また、一番重視したのは音声の品質。コミュニケーションを円滑にするためのプロダクトなので、肝心の音声が聞き取りにくくては困る。そのため風切音など雑音対策にもこだわった。本体のマイクに対し、横から音と空気が入る形になり、それによって風が直接入ることを防ぐという構造部分で工夫し、音響フィルタ、デュアルマイク(一方のマイクで環境音を拾ってDSP処理でノイズを軽減する)を採用している。
プロダクトだけでなく「世界は遊び場」という世界観も伝えたい
10月15日に始まったクラウドファンディングは開始3時間で目標金額を達成し、現在1000万に達している。しかし実は、今回のクラウドファンディングは量産体制のための資金調達ではない。
BONXは当初からこの冬の発売を目指して開発を進めてきており、日米同時発売の予定だという。 クラウドファンディングを行ったのは次のバージョン、次の展開を考えてのことだという。その第2弾では海外でのクラウドファンディングを考えている。そのときに、BONXというブランドにすでにコミュニティやファンの存在があると、新しいプロダクトを伝えやすいということなのだ。

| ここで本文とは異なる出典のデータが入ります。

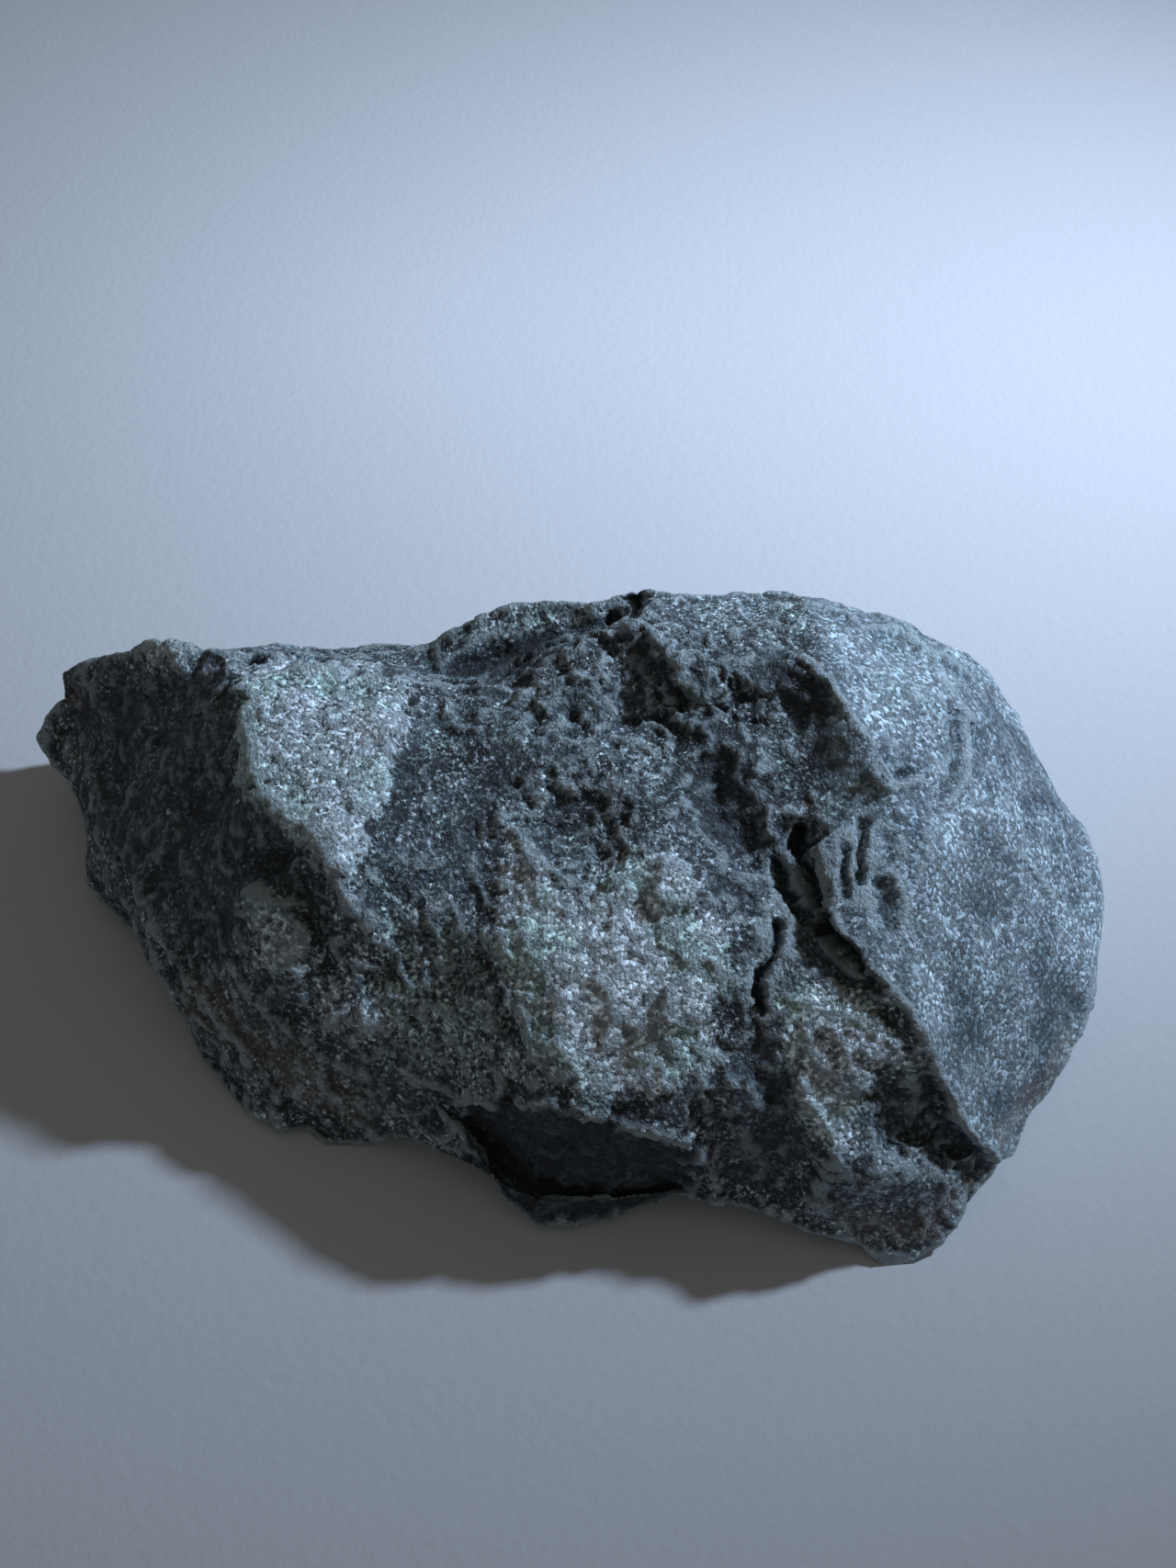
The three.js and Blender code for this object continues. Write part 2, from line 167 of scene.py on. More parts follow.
# Outlined areas: their corners, how pale (or dark, below zero) and how far raised or sunk in mm. The
# darkening is painted shade in the crevice by the back block, the front hollow, the block side, the
# break, the gully, the recesses, the front block, the pocket, the slots and the left face, and the
# stone's own darker tone in the mottles, the right rim and low on the right face.
areas = {
    "left facet": (
        [(262, 735), (258, 790), (262, 850), (290, 885), (335, 922), (365, 955), (385, 988),
         (378, 955), (386, 936), (398, 905), (399, 893), (415, 884), (422, 866), (424, 830),
         (440, 790), (446, 745), (380, 725), (300, 712)], 0.95, 0.5),
    "bruise in the middle": (
        [(548, 893), (575, 925), (622, 962), (655, 925), (700, 918), (745, 935), (768, 975),
         (800, 1000), (805, 1060), (785, 1110), (792, 1150), (740, 1190), (660, 1198), (600, 1180),
         (555, 1120), (530, 1040), (535, 960)], 1.2, 0),
    "heart of the bruise": (
        [(560, 905), (600, 950), (640, 1000), (700, 1010), (755, 960), (770, 1000), (720, 1090),
         (690, 1160), (630, 1150), (590, 1060), (560, 980)], 1.7, 0),
    "plate": (
        [(707, 927), (734, 929), (758, 946), (760, 964), (755, 982), (744, 992), (725, 1010),
         (716, 1008), (707, 990), (715, 960)], 1.3, 0.5),
    "streaks by the crest": (
        [(880, 1060), (940, 1075), (985, 1120), (1010, 1190), (960, 1170), (930, 1260), (880, 1250),
         (850, 1160), (840, 1090)], 1.2, 0),
    "right face": (
        [(935, 930), (1010, 880), (1100, 880), (1180, 950), (1190, 1060), (1120, 1200),
         (1088, 1262), (1050, 1215), (1010, 1118), (960, 1050), (910, 990)], 0.2, 0),
    "upper plate": (
        [(885, 705), (960, 700), (1020, 740), (1040, 800), (1020, 850), (970, 830),
         (935, 780)], 0.6, 0),
    "back rim": (
        [(500, 668), (620, 648), (720, 634), (850, 640), (980, 670), (1050, 705), (1075, 730),
         (1000, 715), (880, 700), (780, 690), (700, 650), (560, 690)], 0.4, 0),
    "face of the back block": (
        [(490, 692), (520, 672), (600, 655), (680, 640), (690, 655), (640, 675), (580, 698),
         (500, 724)], 0.5, 0),
    "crevice by the back block": (
        [(485, 730), (520, 716), (560, 700), (600, 688), (657, 674), (642, 692), (600, 708),
         (568, 737), (552, 744), (510, 745)], -1.8, 0),
    "facet by the left corner": (
        [(150, 706), (165, 694), (200, 693), (216, 704), (195, 722), (165, 723)], 0.9, 0.2),
    "bright chip on the left": (
        [(268, 985), (290, 978), (318, 1000), (345, 1040), (330, 1070), (300, 1060),
         (278, 1030)], 0.8, 0.2),
    "low on the left": (
        [(400, 990), (470, 960), (530, 990), (555, 1110), (600, 1185), (500, 1192), (420, 1160),
         (340, 1130), (330, 1080)], 0.45, 0),
    "front hollow": (
        [(500, 1203), (600, 1208), (690, 1234), (745, 1250), (752, 1285), (735, 1305), (650, 1322),
         (585, 1335), (545, 1312), (520, 1265)], -1.1, -0.45),
    "block side": (
        [(827, 707), (853, 705), (873, 720), (897, 750), (923, 783), (953, 820), (967, 847),
         (960, 863), (933, 847), (907, 840), (880, 813), (853, 780), (840, 753),
         (827, 730)], -1.1, 0),
    "break below the back rim": (
        [(647, 713), (693, 673), (720, 693), (733, 727), (767, 723), (793, 727), (780, 760),
         (753, 793), (727, 773), (703, 743), (673, 723)], -0.6, 0),
    "gully": (
        [(753, 793), (780, 760), (800, 773), (820, 820), (847, 867), (827, 893), (845, 935),
         (800, 935), (762, 900), (753, 853)], -0.55, -0.3),
    "right recesses": (
        [(955, 1180), (985, 1185), (1010, 1180), (1035, 1215), (1075, 1255), (1085, 1275),
         (1060, 1290), (1030, 1265), (1000, 1255), (970, 1240), (950, 1215)], -0.4, -0.4),
    "front block": (
        [(792, 1150), (830, 1142), (868, 1180), (878, 1230), (860, 1290), (800, 1300),
         (785, 1230)], -0.6, 0),
    "pocket": (
        [(878, 985), (905, 990), (925, 1018), (950, 1045), (965, 1070), (930, 1056), (900, 1036),
         (882, 1012)], -1.6, 0),
    "slots above the pocket": (
        [(838, 905), (872, 895), (888, 955), (893, 992), (872, 988), (850, 952)], -0.6, 0),
    "mottle by the arc": (
        [(1038, 895), (1100, 885), (1115, 960), (1090, 1015), (1045, 990)], -0.8, 0),
    "mottle at the right edge": (
        [(1125, 1052), (1190, 1055), (1175, 1130), (1118, 1142)], -0.8, 0),
    "mottle low on the right": (
        [(1095, 1180), (1165, 1120), (1155, 1190), (1110, 1245)], -0.9, 0),
    "low on the right face": (
        [(1055, 1085), (1120, 1060), (1190, 1050), (1170, 1130), (1120, 1205), (1088, 1262),
         (1050, 1215), (1020, 1130)], -0.5, 0),
    "right rim": (
        [(1055, 725), (1090, 755), (1135, 830), (1170, 900), (1120, 885), (1080, 810)], -0.8, 0),
    "left face": (
        [(75, 745), (250, 715), (262, 860), (370, 985), (350, 1000), (280, 960), (270, 1060),
         (200, 1030), (130, 960), (90, 880)], -0.5, 0),
}

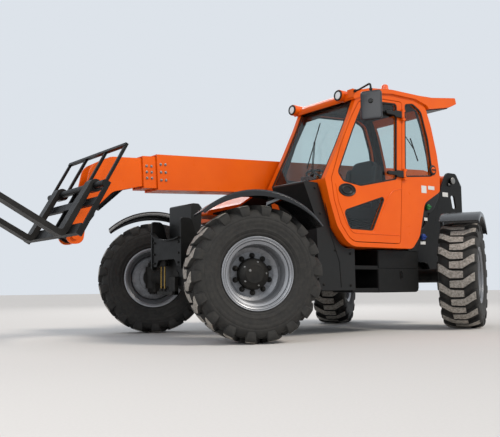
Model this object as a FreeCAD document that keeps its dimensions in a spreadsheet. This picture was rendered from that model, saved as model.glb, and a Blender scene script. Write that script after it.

第1弾のプロダクトを市場に出すことがゴールなのではなく、体験、カルチャーを発信したいという宮坂さん。それにはもちろんプロダクトが重要だが、BONXの世界観やブランド、BONXを使うカルチャー、体験を広げていきたいと、世界観を伝えるブランドブックも作っているという。
宮坂:まだ世に出していませんが、BONXでどう世界が遊び場になるかというのをストーリー仕立てに語るブランドブックです。丸、三角、四角、いろいろな形のキャラクターが遊びながら成長していくストーリー。仲間といたほうが楽しいよねというのは、人間にとって変わらないことだと思います。BONXをもってみんなで遊びにいこう。それをプロダクトに込めて、まるごと発信したい。
現在もクラウドファンディングは続いており、出荷は12月上旬から中旬の予定。